By David Poland poland@moviecitynews.com
More On The Lansing/Ransohoff Suit
In an MCN headline, the focus on Martin Ransohoff’s suit against Sherry Lansing and Paramount for an alleged oral agreement to make a movie and then reneging was on Ransohoff being, essentially, out of the business for the last seven years. A bit simplistic…
Because almost everything about Ransohoff’s lawsuit seems to be iffy…
Oral contracts in Hollywood are worth the paper they are written on.
This is a bit of an overstatement, but it is also true. Lots of what happens happens before the signature line is filled. There are pre-production landmarks that legitimize the binding nature of oral contracts in Hollywood. But there is no sign of that here.

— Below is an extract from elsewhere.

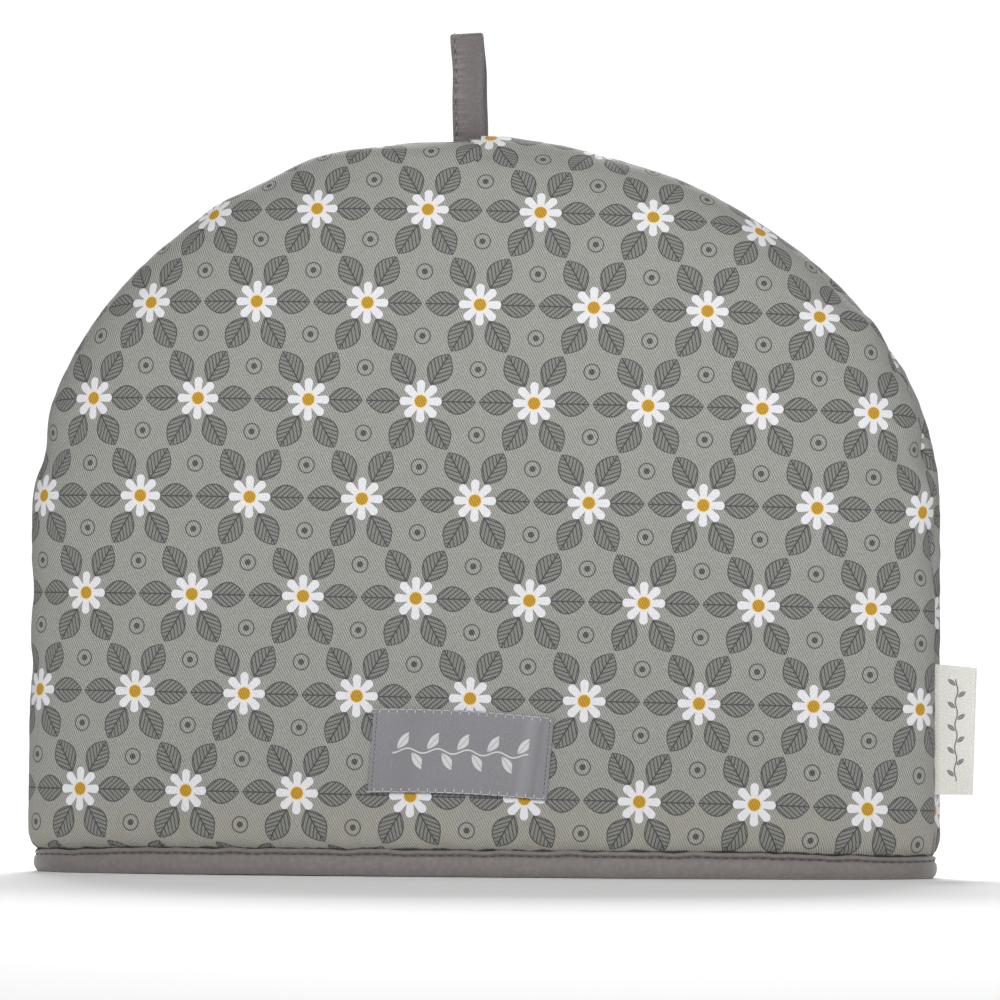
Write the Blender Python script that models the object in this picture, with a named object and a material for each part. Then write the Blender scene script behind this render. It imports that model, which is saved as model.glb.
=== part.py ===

It sounds like Sherry said in a meeting, “Get Morgan Freeman to do it, sweetie, and you have a green light.” Ransohoff got, I guess, Freeman, but it sounds like by the time he did, Paramount was out of the expensive-thriller-with-Morgan-Freeman business and there were no green lights.
This is the nature of the business. Every time there is a turnover in the top exec ranks at a studio, all the “verbal contracts” go out the window, as do many written contracts, which are bought out of or shelved. Even completed or in production films have major changes in the expectations surrounding them.
Sony always comes to mind in this regard. When David Putnam was run out of town on a rail, Dawn Steel was so anxious to bury his corpse that when exhibitors wanted more prints of Terry Gilliam’s The Adventures Of Baron Munchausen for the holiday season, she wouldn’t make the prints. The flip side is John Calley’s embrace of Peter Guber’s slate of films, including Godzilla and My Best Friend’s Wedding, which the studio rode the coattails of for a while.
Ransohoff, who had an amazing 30 year career, but is now more than 40 years in, had no place else to make his deal… or he’d be making a movie and not suing anyone. And at 77 and mostly out of the game, he had nothing to lose.
I have no way of knowing whether he wanted a little something for his troubles from Paramount and is pissed that he didn’t get it, even after leveraging a lawsuit or if there is something personal between he and Ms. Lansing. But at this point, it sure looks like he is trying to hurt Ms. Lansing directly and using the already much speculated about tendency for her company to make movies with her husband as a cudgel.
In any case, it may make it through the first rounds of litigation, but it is a silly lawsuit. It is possible that Ms. Lansing somehow brought it on herself… that may turn out to be part of things as it unfolds. But even if she did, this is the kind of lawsuit you never see filed in the business unless someone is truly desperate, insane or an outsider. Which best describes Mr. Ransohoff, we will find out in time.
David, the real question is what does William Friedken do now?
Oh, there’s plenty for Friedkin to do: ALFIE 2, STEPFORD WIVES 2, SKY CAPTAIN 2, LARA CROFT 3…
The real question is why was paramount the slowest studio to embarce the DVD format? Why do they continue to remake movies that no one wants to see starring actors no one cares about? Sherry should of been canned 4 years ago.